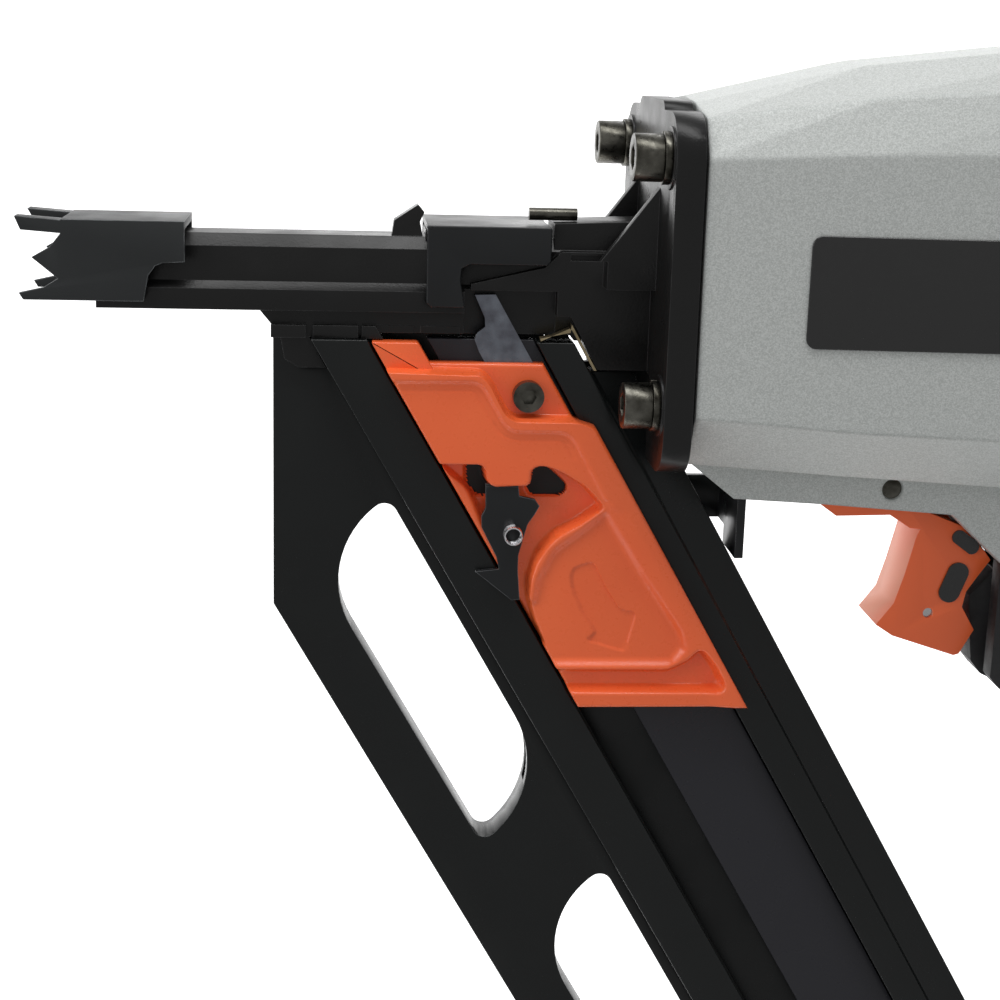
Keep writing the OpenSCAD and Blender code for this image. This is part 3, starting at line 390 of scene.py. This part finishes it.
def frosted_front_painted_sheen(base, painted_sheen_colour, rough):
    """Glossy orange whose faces that look forward are frosted, that is rougher,
    and are also painted paler and pinker as a painted sheen. The share is taken from how
    far the object's own normal points along -X."""
    made = Finish("trigger_orange", base, 0.28, 0.0, 0.3)
    normal = made.node("ShaderNodeSeparateXYZ")
    made.join(made.node("ShaderNodeTexCoord").outputs["Normal"],
              normal.inputs["Vector"])
    front = made.span(normal.outputs["X"], 1.0, 0.0, -0.86, -0.72)
    # Forward faces take the paler, pinker colour as a painted sheen. Their higher
    # roughness is the real frosting.
    made.join(made.two_tone(front, base, painted_sheen_colour),
              made.shader.inputs["Base Color"])
    made.join(made.span(front, 0.28, rough, 0.0, 1.0),
              made.shader.inputs["Roughness"])
    made.bump_from(made.noise(2400.0, 3.0), 0.04)
    return made.material


# The second colour is a painted sheen on the trigger's forward faces.
trigger_orange = frosted_front_painted_sheen((0.96, 0.155, 0.04), (0.80, 0.30, 0.18), 0.6)
rubber_black = moulded("rubber_black", (0.012, 0.012, 0.013),
                       (0.008, 0.008, 0.009), 0.58, 0.08, 2000.0)
gasket_black = moulded("gasket_black", (0.018, 0.018, 0.018),
                       (0.010, 0.010, 0.010), 0.75, 0.04, 3000.0)
label_black = moulded("label_black", (0.006, 0.006, 0.006),
                      (0.005, 0.005, 0.005), 0.22, 0.008, 1500.0, 0.5)
urethane = moulded("urethane", (0.03, 0.03, 0.03), (0.02, 0.02, 0.02),
                   0.5, 0.03, 1500.0)

# %% [markdown]
# ### Which finish goes where
#
# Each CAD node takes its finish through its material slot. The record
# names the slots, and this table turns a slot into a finish.

# %% Paint the frame
finish_of_slot = {
    "cast_black": cast_black, "sheet_black": sheet_black,
    "dark_steel": oiled_steel, "tip_steel": tip_steel,
    "steel": bright_steel, "spring_steel": spring_steel, "brass": brass,
    "gasket": gasket_black, "rubber": rubber_black, "body_silver": silver,
    "label": label_black, "cap_black": cap_black,
    "aluminium": turned_aluminium, "orange": orange,
    "black_plastic": moulded_black, "mag_black": anodised,
    "mag_panel": anodised_grey, "blade": tempered_blade,
    "urethane": urethane,
}
slot_of_node = {part["node"]: part["material_slot"]
                for part in frame["record"]["subparts"]}
for name, node in nodes.items():
    paint = finish_of_slot[slot_of_node[name]]
    for material_slot in node.material_slots:
        material_slot.material = paint
for material_slot in nodes["trigger"].material_slots:
    material_slot.material = trigger_orange
print("painted", len(nodes), "nodes with", len(finish_of_slot), "finishes")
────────
* SHORT PROBLEM
Copy out every line in the listing where the word "part" appears.

* THE COMPLETED TASK
Keep writing the OpenSCAD and Blender code for this image. This is part 3, starting at line 390 of scene.py. This part finishes it.
slot_of_node = {part["node"]: part["material_slot"]
                for part in frame["record"]["subparts"]}